The emotional arc often pivots around three things: urgency, agency, and consequence. Urgency forces action, agency determines whether the character fights or flees, and consequence is the ledger that accumulates guilt or freedom. When urgency spikes repeatedly, you get breakdown; when agency is reclaimed, you get reinvention. I love how some writers let secondary characters act like mirrors, and how music and silence signal when a character finally snaps or heals. It’s messy, human, and oddly comforting to see pain narrated with care — I always walk away thinking about who gets saved and who learns to live differently.
Ulysses
Ulysses
2025-11-01 22:35:51
You can spot desperation in small beats: a hand that won't stop trembling, a repeated lie, the way a character grooms themselves less over seasons. Those tiny details stack until the audience feels the collapse in a visceral way. Sometimes desperation gives rise to brilliance — a character improvises a plan, breaks rules, becomes dangerously creative — and sometimes it simply reveals how worn they are. In 'Death Note' the desperation to control and the fear of losing grip feed each other, while in 'Attack on Titan' the threat landscape reshapes personal choices. I find the messy, ambiguous outcomes the most gripping; they keep me thinking about consequences long after the episode ends.
Marcus
Marcus
2025-11-02 02:29:29
I notice desperate characters often collect rules to live by as seasons progress — little rituals that are both comforting and controlling. Early on they improvise, reacting. By season two or three you can predict the pattern: the lie they’ll tell, the person they’ll cut off, the place they retreat to. That predictability is interesting because it’s not weakness; it’s efficiency. Sometimes shows like 'Breaking Bad' or 'The Last of Us' illustrate how desperation refines talent and focus, while other titles flip it, showing talent ossify into cruelty.

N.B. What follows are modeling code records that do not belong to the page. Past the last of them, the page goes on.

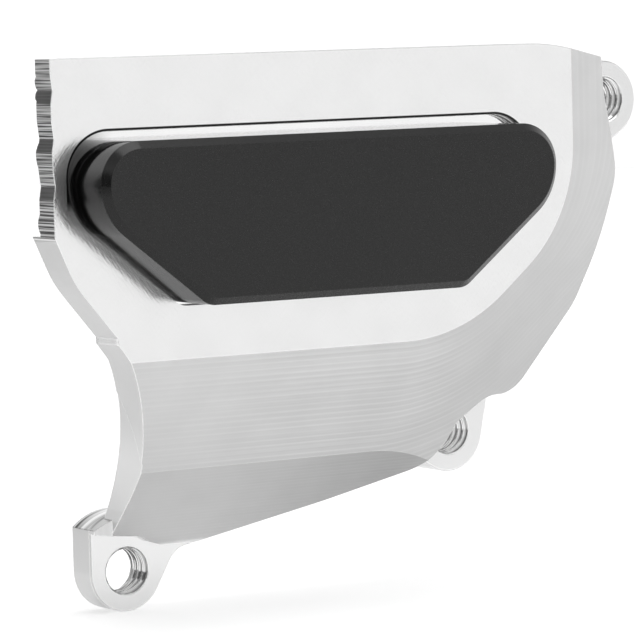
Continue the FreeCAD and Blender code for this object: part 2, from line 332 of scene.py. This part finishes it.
def makeGrainGroup():
    group = bpy.data.node_groups.new("fineGrain", "ShaderNodeTree")
    size = group.interface.new_socket("Size", in_out="INPUT", socket_type="NodeSocketFloat")
    size.default_value = 0.4 * mm
    group.interface.new_socket("Speckle", in_out="OUTPUT", socket_type="NodeSocketFloat")
    group.interface.new_socket("Patches", in_out="OUTPUT", socket_type="NodeSocketFloat")
    enter = group.nodes.new("NodeGroupInput")
    leave = group.nodes.new("NodeGroupOutput")
    coordinate = group.nodes.new("ShaderNodeTexCoord")
    for name, spread in grainSpreads.items():
        noise = group.nodes.new("ShaderNodeTexNoise")
        noise.inputs["Detail"].default_value = grainDetail
        wide = calculate(group, "MULTIPLY", enter.outputs["Size"], spread)
        feed(group, noise.inputs["Scale"], calculate(group, "DIVIDE", 1.0, wide))
        group.links.new(coordinate.outputs["Object"], noise.inputs["Vector"])
        group.links.new(noise.outputs["Fac"], leave.inputs[name])
    return group


edgeHighlight = makeEdgeGroup()
fineGrain = makeGrainGroup()

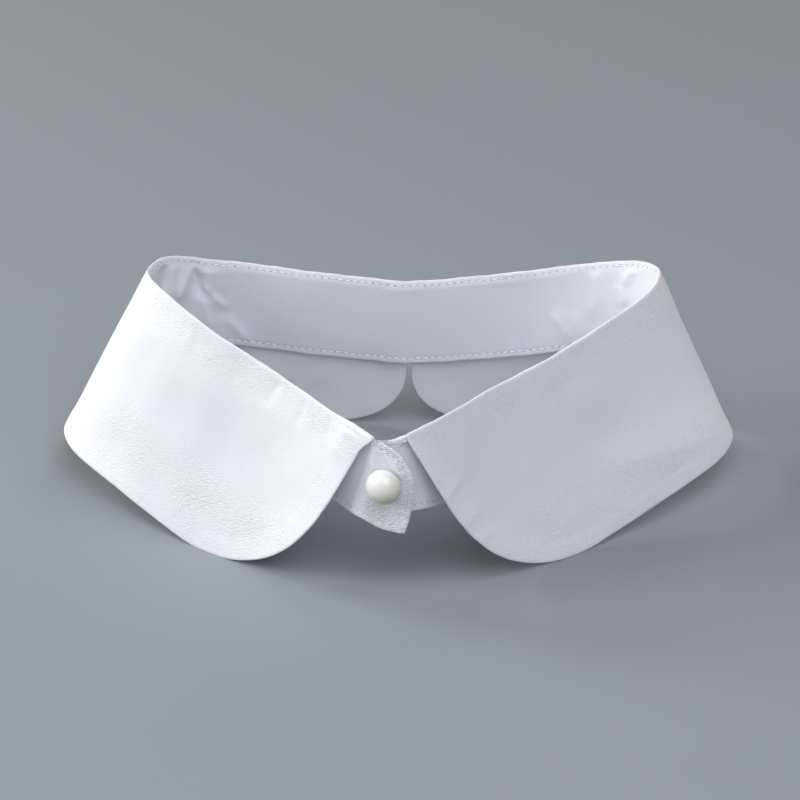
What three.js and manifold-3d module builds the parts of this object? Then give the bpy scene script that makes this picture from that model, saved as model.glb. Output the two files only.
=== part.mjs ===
// Detachable collar: a standing neck band, two rounded leaves rolled over its top edge,
// and a pearl button that closes the band's two front tabs. Millimetres, +Z up.
// It stands on the plane z = 0, with the wearer's front towards -Y.
import * as THREE from 'three';
import { mergeVertices } from 'three/addons/utils/BufferGeometryUtils.js';
import Module from 'manifold-3d';

const wasm = await Module();
wasm.setup();

// Cloth
const LEAF_WALL = 1.2;
const BAND_WALL = 1.4;
const SEAT_GAP = 0.3;

// Leaves. Along the fold is counted from centre front, down is counted from the crest.
const LEAF_DEPTH = 63;
const FRONT_CORNER_DEPTH = { right: 65.4, left: 66.9 };
const EVEN_HEM_START = 75;
const ROLL_RADIUS = 1.45;
const FRONT_START = { right: 7, left: 5.1 };
const FRONT_SLANT = { right: 0.385, left: 0.395 };
const FRONT_ROUND = { before: 41, after: 25 };
const BACK_ROUND = { before: 26, after: 26 };
const BACK_SPLAY = { right: 0, left: 0.03 };
const BACK_SPLIT_SHIFT = 2.9;
const BACK_SPLIT_GAP = 0.5;

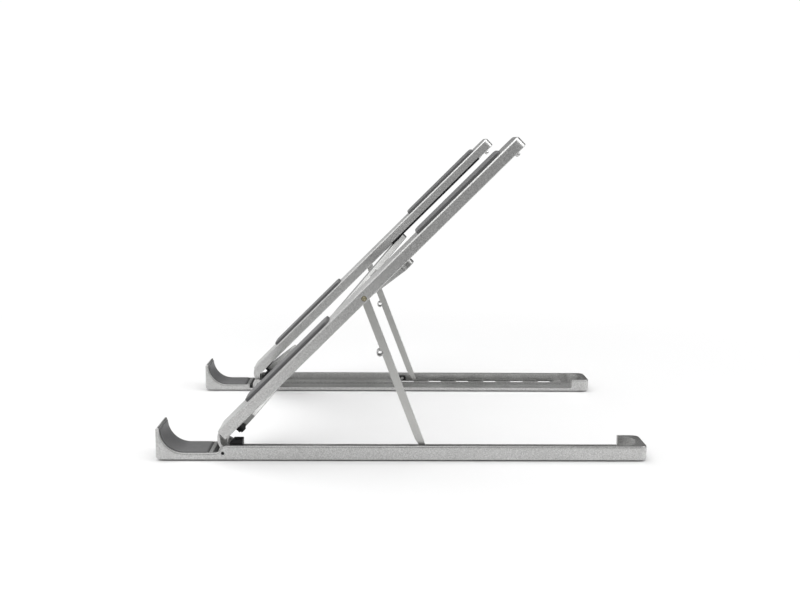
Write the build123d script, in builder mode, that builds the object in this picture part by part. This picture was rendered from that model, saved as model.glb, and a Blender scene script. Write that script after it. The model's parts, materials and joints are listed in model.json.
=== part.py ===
from build123d import *
import os
from math import asin, atan2, cos, degrees, hypot, radians, sin

# Folding aluminium laptop stand, open at its steepest setting.
# Two alike halves, each a low base with a front hook and an arm hinged to it, are joined by two
# crossbars that work as scissors under the arms. A strut on each arm stands in a slot of its base.
# The arms fold down onto the bases, and then the halves close up side by side.
#
# +X runs from the hooks to the rear, the left half is at +Y, +Z is up. The origin is on the desk,
# under the middle of the stand. All sizes are in millimetres.
# The right half is drawn, and the left half is its mirror image.

# Overall sizes
length = 250.0            # hook front to rear end, and arm tip when folded
half_width = 22.0         # width of one half
open_width = 172.0        # over both halves, opened out
folded_gap = 0.4          # between the halves when closed up
tilt = 45.0               # steepest arm angle

# Base
foot_stand = 0.5          # how far the rubber feet stand below the base
wall_height = 7.8         # top of the outer wall
wall_thick = 2.5
floor_height = 2.0
lip_height = 2.6          # low rounded lip along the inner edge
lip_width = 1.3
channel_front = 28.4
channel_rear = 238.6      # the channel is open at its inner side up to here
end_radius = 8.6          # full-radius rear end of the channel
corner_radius = 4.0       # rear corners, seen from above

# Hook
hook_height = 17.0
hook_tip = 1.7            # thickness at the top of the hook
hook_flat = 4.0           # height of the flat that the laptop's edge stands on
hook_run = 14.6           # where the hook's curve meets the flat
pad_thick = 1.5
pad_proud = 0.5           # how far the hook pad stands above the metal
pad_margin = 1.5

# Slots for the strut foot
shelf_height = 3.8
shelf_inner = 12.0        # from the inner face
lane_centre = 16.0        # middle of the strut, from the inner face
slot_count = 6
slot_length = 8.8
slot_width = 6.6
slot_pitch = 18.1
first_slot = 131.6        # middle of the first slot, from the hook front
lane_width = 4.8
lane_floor = 1.2

# Hinge between base and arm
hinge_x = 33.7
hinge_z = 4.0
knuckle_radius = 2.6
pin_diameter = 1.8
running_fit = 0.07        # radial clearance of a turning pin

# Arm, along (s) and square to (e) the line from the hinge
arm_reach = length - hinge_x
arm_under = 3.9
arm_top = 9.6
arm_shoulder = 6.2        # the arm has its full width from here on
trough_roof = 8.1
trough_end = 194.0
arm_pad_width = 17.0
arm_pad_sink = 0.4
arm_pad_proud = 1.6
lower_pad_span = (26.5, 85.2)
upper_pad_span = (147.7, 204.9)
bumper_s = 210.7          # catch under the tip, which drops into the base's rear end

# Strut
strut_s = 106.6
strut_e = 5.8
strut_thick = 3.8
strut_width = 6.2
strut_lean = 68.9         # below the horizontal, standing in the first slot
foot_tip = 4.3            # height of the foot's lowest point
foot_radius = 1.1
foot_back = 0.8           # the foot's round is set back towards the rear face
tongue_width = 4.0
tongue_length = 9.0
taper_length = 6.5

# Crossbars, under the arms
pivot_s = 12.0            # lower pivots, along the arm
slider_s = 132.4          # upper sliding ends when opened out
pivot_lane = 7.5          # pivots and slide rails, from the inner face
bar_width = 8.0
bar_low = 0.1
bar_high = 3.4
lap_half = 54.0           # each bar is half as thick this far each side of the middle
lap_gap = 0.1
cap_half = 2.0            # black end cap round the lower pivot
rail_span = (127.0, 206.0)
rail_width = 7.6
rail_low = 3.5
rail_high = 7.2
flange_inner = 0.15       # black flange of the rail along the arm's inner edge
flange_high = 4.8
flange_end = 204.0        # short of the base's closed rear end when folded

# Fasteners and small fits
edge_break = 0.4
lip_front = 38.6
lane_end = 230.0
ear_span = (1.3, 4.2)     # from the inner face
tongue_span = (4.5, 19.1)
trough_span = (12.3, 19.3)
block_span = (12.9, 18.9)
pad_rear = 26.6
pad_top = 16.1            # the hook pad ends just below the hook's tip
pad_top_x = 0.8
screw_radius = 0.7
screw_head = 1.0
screw_socket = 0.5
rivet_inner = 9.0
rivet_radius = 1.1
rivet_head = 1.45
rivet_head_depth = 0.9
arm_pad_corner = 3.0
pivot_radius = 1.2
pivot_shank_top = 7.9
pivot_head = 1.7
washer_radius = 2.1
bumper_radius = 1.3
bumper_sink = 0.8
bumper_proud = 2.4
roll_pin_reach = 29.2
roll_pin_radius = 1.7
roll_pin_rise = 0.8       # its middle, above the strut's front face
roll_pin_wall = 0.6
cap_width = 4.4
bar_tongue = 3.2
tongue_back = 1.6
tongue_low = 1.1
tongue_high = 2.4
slider_foot = 0.8
slider_neck = 1.3
slider_head = 2.5
slider_ledge = 4.7        # underside of the slider's head way in the rail
centre_radius = 1.5
centre_head = 3.0
rivet_sink = 0.6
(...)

What I enjoy analyzing is the mid-season plateau where the narrative tests the character’s acquired tactics against a new moral challenge. If they adapt again, you see a layered, resilient figure. If they don’t, the character often repeats mistakes with tragic rhythm. Secondary characters become mirrors; their reactions tell you whether the protagonist has become someone new or just an older version of the same desperate person. I always come away thinking desperation can be an engine for both growth and decay, depending on the story’s moral architecture — and I like that ambiguity.
Yolanda
Yolanda
2025-11-03 20:42:47
There's a pattern I look for in long-running shows where desperation becomes the engine of plot: escalation, normalization, and resolution. First-season desperation is usually catalytic — a debt, a threat, an impossible choice — and writers use it to justify extreme acts. By season three or four that same desperation can either burn out (the character finds a new equilibrium) or calcify (they double down and become dangerous). Normalization is sneaky: habits formed under stress become default behaviors, so what was once reactive becomes personality. Shows like 'The Walking Dead' and 'Shameless' show how survival or survival-by-any-means turns into a worldview.

Resolution can be tragic or redemptive, but the most interesting endings acknowledge the moral cost. I love tracking which series forgive their desperate figures and which make the cost unavoidable; it tells you a lot about the show’s ethics and what it expects the audience to carry home.